*Written problem*.
Copy exactly the lines from the first line of the records below through the line containing "the paper's material.", including both, and nothing else.
begin Records for the exercise
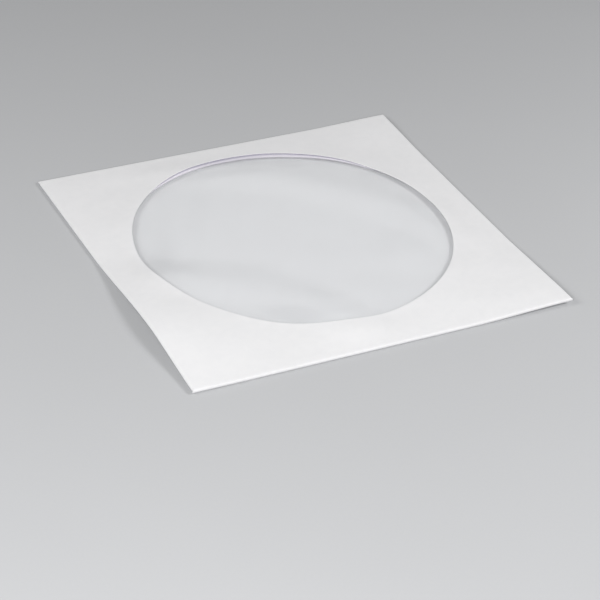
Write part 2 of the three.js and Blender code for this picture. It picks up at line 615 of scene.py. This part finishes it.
@dataclass(frozen=True)
class PaperFinish:
    """Smooth uncoated white paper, with faint clouds where it is thicker or thinner and a fine fibre grain.

    It is thin enough for a little light to glow through into the pocket. Along the folds it is darker: partly
    creased, and partly painted shade that holds down how brightly the lamps light the folds.
    """

    name: str = "white_paper"
    thick: Colour = (0.932, 0.930, 0.926)
    thin: Colour = (0.892, 0.892, 0.892)
    fibre_shade: Colour = (0.84, 0.84, 0.84)
    # Darker colour along the folds: partly the crease's broken fibres, and partly painted shade that holds
    # down how brightly the lamps light the folds.
    crease_and_painted_shade: Colour = (0.76, 0.76, 0.765)
    glow: Colour = (0.91, 0.90, 0.95)
    glow_share: float = 0.22
    clouds: Grain = Grain(size=2.6 * MM, detail=4.0, twist=0.4)
    fibres: Grain = Grain(size=0.22 * MM, detail=3.0, twist=1.2, scale=(1.0, 0.45, 1.0))
    cloud_contrast: float = 1.6
    fibre_contrast: float = 0.5
    crease_and_painted_shade_share: float = 0.55
    roughness: float = 0.68
    cloud_roughness: float = 0.12
    fibre_roughness: float = 0.1
    specular: float = 0.35
    grain_height: float = 0.012 * MM
    grain_strength: float = 0.6
    cloud_height: float = 0.6

    def material(self) -> bpy.types.Material:
        """Builds the paper's material.

        Returns:
            The material.
        """
        made = bpy.data.materials.new(self.name)
        graph = Graph(made)
        clouds = graph.noise(self.clouds)
        fibres = graph.noise(self.fibres)
        fold = Signal(graph, graph.node("ShaderNodeAttribute", {"attribute_name": "fold"}).outputs["Fac"])
        # Along the folds the colour darkens: partly a crease, and partly painted shade that holds down the
        # lamps' light on them.
        crease_and_painted_shade_mask = fold * (self.crease_and_painted_shade_share + fibres.swing(self.fibre_contrast))
        colour = graph.blend(HALF + clouds.swing(self.cloud_contrast), self.thin, self.thick)
        colour = graph.blend(fibres.swing(self.fibre_contrast), colour, self.fibre_shade)
        colour = graph.blend(crease_and_painted_shade_mask, colour, self.crease_and_painted_shade)
        bump = graph.node(
            "ShaderNodeBump",
            None,
            {
                "Strength": self.grain_strength,
                "Distance": self.grain_height,
                "Height": fibres + clouds * self.cloud_height,
            },
        )
        roughness = self.roughness + clouds.swing(self.cloud_roughness) + fibres.swing(self.fibre_roughness)
        shader = graph.node(
            "ShaderNodeBsdfPrincipled",
            None,
            {
                "Base Color": colour,
                "Roughness": roughness,
                "Specular IOR Level": self.specular,
                "Normal": bump.outputs[0],
            },
        )
        glow = graph.node("ShaderNodeBsdfTranslucent", None, {"Color": self.glow})
        mixed = {0: self.glow_share, 1: shader.outputs[0], 2: glow.outputs[0]}
        graph.surface(graph.node("ShaderNodeMixShader", None, mixed))
        return made


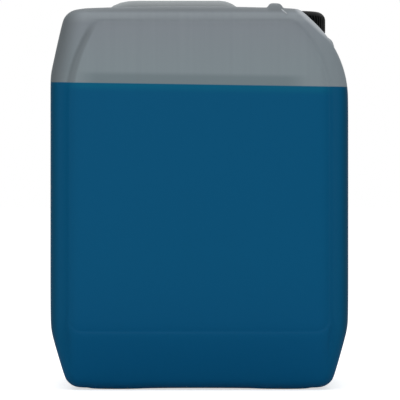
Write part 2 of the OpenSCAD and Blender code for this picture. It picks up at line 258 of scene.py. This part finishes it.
def corner(a, p, b, radius, count=5):
    """Points on the arc that rounds corner p, between its neighbours a and b."""
    u, v = unit((a[0] - p[0], a[1] - p[1])), unit((b[0] - p[0], b[1] - p[1]))
    half = math.acos(max(-1, min(1, u[0] * v[0] + u[1] * v[1]))) / 2
    turn = math.pi - 2 * half
    w = unit((u[0] + v[0], u[1] + v[1]))
    centre = [p[i] + w[i] * radius / math.sin(half) for i in (0, 1)]
    first = [p[i] + u[i] * radius / math.tan(half) - centre[i] for i in (0, 1)]
    last = [p[i] + v[i] * radius / math.tan(half) - centre[i] for i in (0, 1)]
    parts = [k / (count - 1) for k in range(count)]
    return [tuple(centre[i] + (first[i] * math.sin((1 - t) * turn) + last[i] * math.sin(t * turn))
                  / math.sin(turn) for i in (0, 1)) for t in parts]


def inset(points, distance):
    """A closed outline moved inwards."""
    moved = []
    for i, p in enumerate(points):
        q, r = points[i - 1], points[(i + 1) % len(points)]
        e, f = unit((p[0] - q[0], p[1] - q[1])), unit((r[0] - p[0], r[1] - p[1]))
        k = distance / (1 + e[0] * f[0] + e[1] * f[1])
        moved.append((p[0] - (e[1] + f[1]) * k, p[1] + (e[0] + f[0]) * k))
    return moved


def between(a, b, count):
    """Evenly spaced values between a and b, without the two."""
    return [a + (b - a) * k / (count + 1) for k in range(1, count + 1)]


def mixed(first, second, t):
    """The outline that lies at the share t of the way from the first to the second."""
    return [tuple(a + (b - a) * t for a, b in zip(p, q)) for p, q in zip(first, second)]


# %% Lines that all outlines share, in millimetres
CREST, FALL_REAR, FALL_FRONT = -14, 2.3, 1.8  # where the shoulder is highest, and how far its two ends fall


def top(x):
    """Height of the shoulder, which is crowned a little more towards the rear."""
    return TOP - (FALL_REAR if x < CREST else FALL_FRONT) * ((x - CREST) / (SLOPE - CREST)) ** 2


rear_foot, front_foot = (DRAW_IN - END, 1.2), (END - DRAW_IN, 1.2)
front_kink, rear_kink = (END, 49.5), (-END, 47)
slope_top = (SLOPE, top(SLOPE))
slope_foot = (END, slope_top[1] - (END - SLOPE) * SLOPE_SIN / SLOPE_COS)
rear_top, lean_foot = (11.4 - END, top(11.4 - END)), (-END, 246)
foot_line = [(-86.2, 1.2), (-85, 0), (-47, 0), (-43, 0.9), (43, 0.9), (47, 0), (85, 0), (86.2, 1.2)]
lower = (corner(rear_kink, rear_foot, front_foot, 13.5, 5) + foot_line
         + corner(rear_foot, front_foot, front_kink, 13.5, 5)
         + corner(front_foot, front_kink, slope_foot, 60, 3))
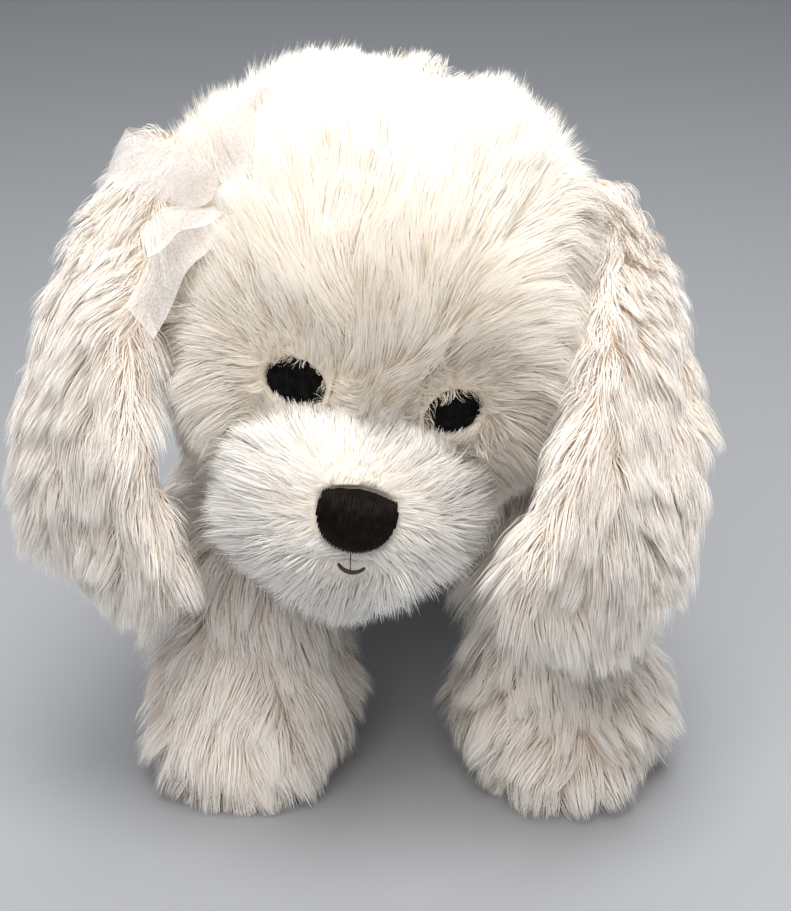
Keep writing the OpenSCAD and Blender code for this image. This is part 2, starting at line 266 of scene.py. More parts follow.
def mottled(name, dark, light, span, scale, detail):
    """A new material whose colour runs from dark to light with fine noise, and its noise."""
    m, nodes, links, shader = new_material(name)
    where = nodes.new("ShaderNodeTexCoord")
    grain = nodes.new("ShaderNodeTexNoise")
    grain.inputs["Scale"].default_value = scale
    grain.inputs["Detail"].default_value = detail
    links.new(where.outputs["Object"], grain.inputs["Vector"])
    tone = nodes.new("ShaderNodeValToRGB")
    ends = tone.color_ramp.elements
    ends[0].color, ends[0].position = rgb(dark), span[0]
    ends[1].color, ends[1].position = rgb(light), span[1]
    links.new(grain.outputs["Fac"], tone.inputs["Fac"])
    links.new(tone.outputs["Color"], shader.inputs["Base Color"])
    return m, nodes, links, shader, grain


def raise_grain(nodes, links, shader, grain, strength, height):
    """Bump from a material's own noise. height is in millimetres."""
    raised = nodes.new("ShaderNodeBump")
    raised.inputs["Strength"].default_value = strength
    raised.inputs["Distance"].default_value = height * MM
    links.new(grain.outputs["Fac"], raised.inputs["Height"])
    links.new(raised.outputs["Normal"], shader.inputs["Normal"])


def cloth_material(name, dark, light, scale, bump=0.25):
    """Knitted or felted cloth: fine mottling with a bump at the size of its loops."""
    m, nodes, links, shader, grain = mottled(name, dark, light, (0.3, 0.7), scale, 6)
    raise_grain(nodes, links, shader, grain, bump, 0.6)
    shader.inputs["Roughness"].default_value = 0.9
    shader.inputs["Sheen Weight"].default_value = 0.3
    return m


def satin_material(name, low, high, roughness, gloss=0.5):
    """Embroidery thread: fine variation of shade along its fibres."""
    m, _, _, shader, _ = mottled(name, low, high, (0.35, 0.68), 420, 3)
    shader.inputs["Roughness"].default_value = roughness
    shader.inputs["Specular IOR Level"].default_value = gloss
    return m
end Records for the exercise
*Response to this exercise*.
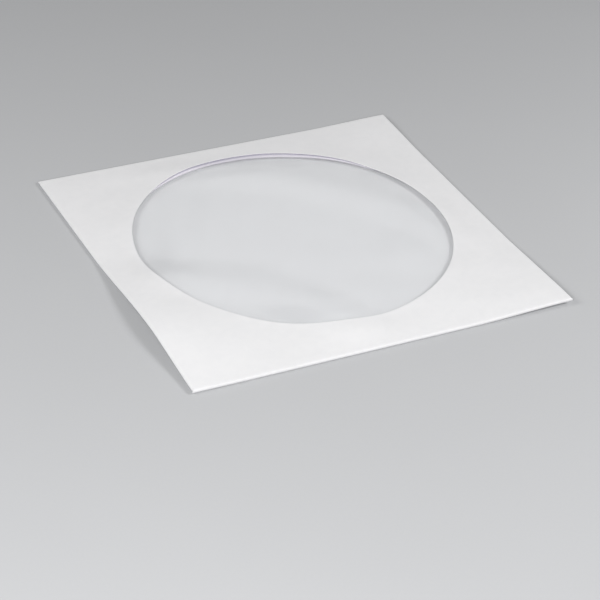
Write part 2 of the three.js and Blender code for this picture. It picks up at line 615 of scene.py. This part finishes it.
@dataclass(frozen=True)
class PaperFinish:
    """Smooth uncoated white paper, with faint clouds where it is thicker or thinner and a fine fibre grain.

    It is thin enough for a little light to glow through into the pocket. Along the folds it is darker: partly
    creased, and partly painted shade that holds down how brightly the lamps light the folds.
    """

    name: str = "white_paper"
    thick: Colour = (0.932, 0.930, 0.926)
    thin: Colour = (0.892, 0.892, 0.892)
    fibre_shade: Colour = (0.84, 0.84, 0.84)
    # Darker colour along the folds: partly the crease's broken fibres, and partly painted shade that holds
    # down how brightly the lamps light the folds.
    crease_and_painted_shade: Colour = (0.76, 0.76, 0.765)
    glow: Colour = (0.91, 0.90, 0.95)
    glow_share: float = 0.22
    clouds: Grain = Grain(size=2.6 * MM, detail=4.0, twist=0.4)
    fibres: Grain = Grain(size=0.22 * MM, detail=3.0, twist=1.2, scale=(1.0, 0.45, 1.0))
    cloud_contrast: float = 1.6
    fibre_contrast: float = 0.5
    crease_and_painted_shade_share: float = 0.55
    roughness: float = 0.68
    cloud_roughness: float = 0.12
    fibre_roughness: float = 0.1
    specular: float = 0.35
    grain_height: float = 0.012 * MM
    grain_strength: float = 0.6
    cloud_height: float = 0.6

    def material(self) -> bpy.types.Material:
        """Builds the paper's material.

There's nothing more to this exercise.